National made a heap of first 100-day promises but winding back “draconian” predatory lending requirements it accuses of stifling the average joe’s access to credit wasn’t on it.
Nevertheless, the incoming government is strongly opposed to many of the changes made to the Credit Contracts and Consumer Finance Act under the Labour government and has committed to rolling them back.
It hasn’t committed to any firm plans on how to achieve that but will presumably do so once a government is formed and its first priorities are dealt with.
In August, National’s Commerce and Consumer Affairs spokesperson Andrew Bayly said the act was supposed to go after predatory pay day lenders, but instead stifled access to credit and resulted in borrowers being subjected to highly intrusive questioning from their bank, with every purchase, membership, or subscription up for scrutiny.
“Someone looking to start a business by extending their mortgage shouldn’t have to tell their bank which brand of cat food they buy or justify their Netflix subscription.
“National will maintain tight restrictions on predatory lenders, but significantly reduce the scope of Labour’s other changes to the CCCFA,” Bayly said.
That stance is music to the ears of lenders.
It seemed like just about all anyone really wanted to talk about at the Financial Services Federation’s annual conference last month.
The federation put together a pretty serious panel of lawmakers and regulators to talk about sustainable finance; the Commerce Commission’s chief legal council, the Financial Markets Authority’s head of deposit taking, and MBIE’s general manager of small business.
As soon as the floor opened to questions, they didn’t get to speak much about sustainable finance – crowd questions about the Credit Contracts and Consumer Finance Act were dominant – mainly, why didn’t you consult us? And can you delay its enforcement?
The federation’s chief executive, Lyn McMorran, believes the regime is overly prescriptive, creating mortgage prisoners, with the granular assessment of an individual’s finances making it difficult to switch from their existing provider.
Jake Lilley, a policy advisor at FinCap, which works right across New Zealand’s non-profit financial mentoring space, said the current law was clear to communicate and had been a really good tool for unwinding harmful and unfair lending.
“It’s really been life changing having a law that backs consumers and puts the onus on lenders to do the right thing.”
Addressing the sentiment that the current legislation had overstepped and negatively impacted many consumers, Lilley said the good far outweighed the inconvenience caused by the act.
“I think it’s important to note that anyone can get into trouble with debt.
“Although it does make a few more hoops at times, something that takes a day to get into takes a day or a month to get out of, instead of 20 minutes to get into and years to recover from the financial harm caused.

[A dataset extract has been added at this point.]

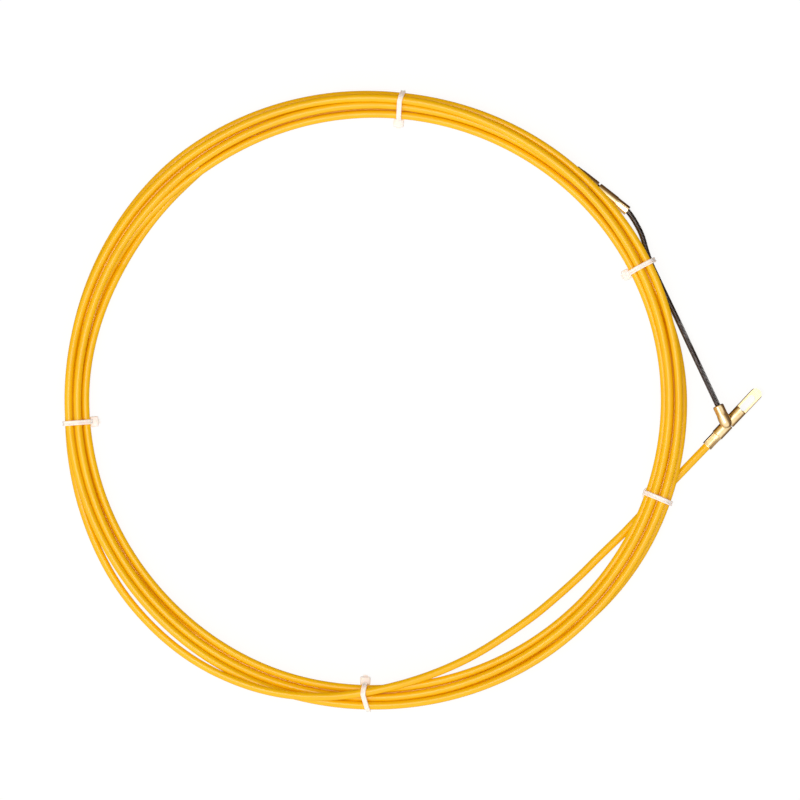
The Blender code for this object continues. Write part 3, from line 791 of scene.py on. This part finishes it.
def make_tie(name, angle, aside_inner, aside_middle, aside_outer, material):
    """A strap round everything at its angle, which runs a little aside as given, with its head."""
    outline = wrap(held_circles(angle))
    low = min(p[0] for p in outline)
    high = max(p[0] for p in outline)
    middle, half = (low + high) / 2, (high - low) / 2

    def aside(u):
        v = (u - middle) / half
        lean = (aside_outer - aside_inner) / 2
        bow = (aside_outer + aside_inner) / 2 - aside_middle
        return (aside_middle + lean * v + bow * v * v) * MM

    w, t = STRAP_HALF, STRAP_THICKNESS
    section = [(-w, 0.12 * MM), (-w, t - 0.28 * MM), (-w + 0.12 * MM, t - 0.1 * MM), (-w + 0.3 * MM, t),
               (-w + 0.55 * MM, t - 0.02 * MM), (-w + 0.75 * MM, t - 0.16 * MM),
               (w - 0.75 * MM, t - 0.16 * MM), (w - 0.55 * MM, t - 0.02 * MM), (w - 0.3 * MM, t),
               (w - 0.12 * MM, t - 0.1 * MM), (w, t - 0.28 * MM), (w, 0.12 * MM), (w - 0.12 * MM, 0),
               (-w + 0.12 * MM, 0)]
    rings = []
    for x, z, out, up in outline:
        rings.append([Vector((x + lift * out, across + aside(x), max(z + lift * up, TABLE_CLEARANCE)))
                      for across, lift in section])
    strap = link(name + "_detail", mesh_of(skin(rings, looped=True), name, sharp=40), material)
    head = make_head(name, low, aside(low), name == "tie_lower_right", material)
    combine(strap, head, "UNION")
    settled(strap, [head], sharp=35)
    strap.matrix_world = Matrix.Translation(COIL_CENTRE) @ Matrix.Rotation(-math.radians(angle), 4, "Z")
    return strap


def make_head(name, inner, side, hidden, material):
    """The ratchet head, with the strap's cut end in its mouth."""
    x, z = inner - HEAD_SIZE.x / 2 + 0.15 * MM, HEAD_HEIGHT
    if hidden:  # under the coil, on the table
        x, z = HIDDEN_HEAD_RADIUS, HEAD_SIZE.z / 2 + 0.05 * MM
    head = box(name + "_head", HEAD_SIZE, (x, side, z), material)
    bevel(head, 0.7 * MM, segments=4)
    helpers = []
    if not hidden:
        face = x - HEAD_SIZE.x / 2
        for size, spot, operation in ((MOUTH_SIZE, face, "DIFFERENCE"),
                                      (CUT_END_SIZE, face + CUT_END_OFFSET, "UNION")):
            helpers.append(box("tie_cut", size, (spot, side, z), material))
            combine(head, helpers[-1], operation)
    return settled(head, helpers, sharp=35)


for tie_name, placing in TIES.items():
    tie = make_tie(tie_name, *placing, TIE_NYLON)
    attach(tie, "coil")
    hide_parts(tie_name)

# ---------------------------------------------------------------- stage and light

FLOOR_HALF = 3.0
FLOOR_DROP = 0.02 * MM
LIGHT_SIZE = 0.75
LIGHT_POWER = 5.0
LIGHT_SPOT = Vector((-0.24, -0.10, 1.2))
LIGHT_TARGET = Vector((-0.02, 0.0, 0))
WORLD_STRENGTH = 1.08
WHITE = (1.0, 1.0, 1.0)


def make_floor():
    bm = bmesh.new()
    bmesh.ops.create_grid(bm, x_segments=2, y_segments=2, size=FLOOR_HALF)
    mesh = bpy.data.meshes.new("floor")
    bm.to_mesh(mesh)
    bm.free()
    floor = link("floor", mesh, floor_white())
    floor.location = (0, 0, -FLOOR_DROP)
    floor.visible_glossy = False


def make_light():
    """One broad light overhead, a little to the left."""
    data = bpy.data.lights.new("overhead", "AREA")
    data.shape = "RECTANGLE"
    data.size = data.size_y = LIGHT_SIZE
    data.energy = LIGHT_POWER
    light = bpy.data.objects.new("overhead", data)
    light.location = LIGHT_SPOT
    light.rotation_mode = "QUATERNION"
    light.rotation_quaternion = (LIGHT_TARGET - LIGHT_SPOT).to_track_quat("-Z", "Y")
    bpy.context.scene.collection.objects.link(light)


def make_world():
    """A plain studio: pale above, darker low down and to the right, golden low down at the back."""
    world = bpy.data.worlds.new("studio")
    world.use_nodes = True
    tree = world.node_tree
    where = tree.nodes.new("ShaderNodeTexCoord")

    def shades(direction, stops):
        """Colours from the side opposite to the direction, at 0, to the direction's own side, at 1."""
        dot = tree.nodes.new("ShaderNodeVectorMath")
        dot.operation = "DOT_PRODUCT"
        tree.links.new(where.outputs["Generated"], dot.inputs[0])
        dot.inputs[1].default_value = direction
        scaled = tree.nodes.new("ShaderNodeMapRange")
        scaled.inputs["From Min"].default_value = -1.0
        tree.links.new(dot.outputs["Value"], scaled.inputs["Value"])
        node = tree.nodes.new("ShaderNodeValToRGB")
        tree.links.new(scaled.outputs["Result"], node.inputs["Fac"])
        fill_ramp(node, stops)
        return node.outputs["Color"]

    colour = shades((0, 0, 1), [(0.0, (0.58, 0.52, 0.46)), (0.50, (0.62, 0.56, 0.50)),
                                (0.56, (0.76, 0.72, 0.68)), (0.66, WHITE), (1.0, WHITE)])
    right = shades((-0.6, -0.6, 0.53), [(0.0, (0.20, 0.15, 0.11)), (0.34, (0.22, 0.165, 0.12)),
                                        (0.43, (0.38, 0.30, 0.22)), (0.50, (0.80, 0.72, 0.62)),
                                        (0.57, (1.0, 0.98, 0.94)), (1.0, (1.0, 0.98, 0.95))])
    back = shades((0.45, -0.8, 0.4), [(0.0, (0.36, 0.25, 0.12)), (0.14, (0.40, 0.29, 0.15)),
                                      (0.28, (0.72, 0.60, 0.40)), (0.46, (0.90, 0.82, 0.68)),
                                      (0.60, WHITE), (1.0, WHITE)])
    for other in (right, back):
        both = tree.nodes.new("ShaderNodeVectorMath")
        both.operation = "MULTIPLY"
        tree.links.new(colour, both.inputs[0])
        tree.links.new(other, both.inputs[1])
        colour = both.outputs["Vector"]
    tree.links.new(colour, tree.nodes["Background"].inputs["Color"])
    tree.nodes["Background"].inputs["Strength"].default_value = WORLD_STRENGTH
    bpy.context.scene.world = world


make_floor()
make_world()
make_light()
bpy.context.scene.view_settings.view_transform = "Standard"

“When you really look at what’s required, it is just a sensible process, so it might take slightly longer, but it has much better outcomes long term.”
The legislation has been pointed to as pushing non-predatory personal lenders out of the space, as well as having a non-fit for purpose penalty regime, labelled as being not consistent with the size of any consumer loss, particularly for technical mistakes.
But Lilley sees that harsh penalties meant lenders paid attention when financial mentors were discussing a problem with them, with obligations having to be taken extremely seriously.
So is there a solution where overly prescriptive elements of the act could be wound back, while still protecting the vulnerable?
Lilley doesn’t think so. “If anything, we think there’s this need for a bit of adjustment to make things slightly more robust so there’s less friction for us to unwind a loan.”
Areas of additional attention it would like to see include comprehensive inclusion of buy-now-pay-later and mobile phone lending.
It isn’t alone in wanting tougher regulations, with Christians Against Poverty senior policy advisor Michael Ward calling for the new government to talk to it.
“At Christians Against Poverty, we’re seeing positive changes in lender behaviour towards vulnerable people since responsible lending laws were improved. Though we’re continuing to see some lenders acting irresponsibly by granting unaffordable loans to vulnerable borrowers,” Ward said.
“We therefore welcome any opportunities to consult with government to ensure protections for vulnerable borrowers are maintained or even strengthened.”
Fincap expects upcoming enforcement action will define how to interpret the Credit Contracts and Consumer Finance Act as it stands.
He said the incoming government had to go to financial mentors and see the harm caused by unsuitable lending. “It contributes to so many social problems and long-term issues, and financial mentors see it regularly and can clearly say what is happening.”